Yes, absolutely recommended and a thoroughly enjoyable read all on its own. But, for more detail and valuable insight into the House of York and its players, don’t hesitate to invest in Matthew’s biographies of Richard, Duke of York and Richard III as well. (If only to wash away the stain of centuries of myth and malign interpretation).
by R Helen
This is a very readable account of the Wars of the Roses. Matthew Lewis seems to take a more favourable position towards Richard III, but having read Alison Weir’s book,”Richard III and the Princes in the Tower,” I find her arguments against Richard far more convincing. However weak the sources, her arguments are still based on sources! Mathew Lewis makes suggestions that are based on the argument that since we don’t really know, anything is possible. Some of his arguments are really forced. And Weir’s book gives a much more detailed account of the reasons and execution for George, Duke of Clerence. The whole scenario makes much more sense if you read her book. Lewis leaves so much out in order to give the possiblility of a rehabilitation of Richard’s character.
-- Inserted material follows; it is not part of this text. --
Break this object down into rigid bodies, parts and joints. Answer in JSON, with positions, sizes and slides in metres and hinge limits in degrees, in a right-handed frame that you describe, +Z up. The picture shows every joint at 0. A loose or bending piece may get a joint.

That said, I found this book reads fast and gives a very good understanding of the people, events, and issues behind the Wars of the Roses. For those not familiar with this time in English history, it can be very confusing, but Lewis’s book really makes everything much clearer. Admittedly, I had to reference Weir’s book a few times to establish exactly who was who and how they were related, but for the most part Lewis gives clear and simple descriptions. If you are jus beginning to read about this period, then I would definitely recommend this book. Would have been nice, though, to have included a family tree. And the pictures are a little disappointing. Half of them are from re-enactments. Good book, though.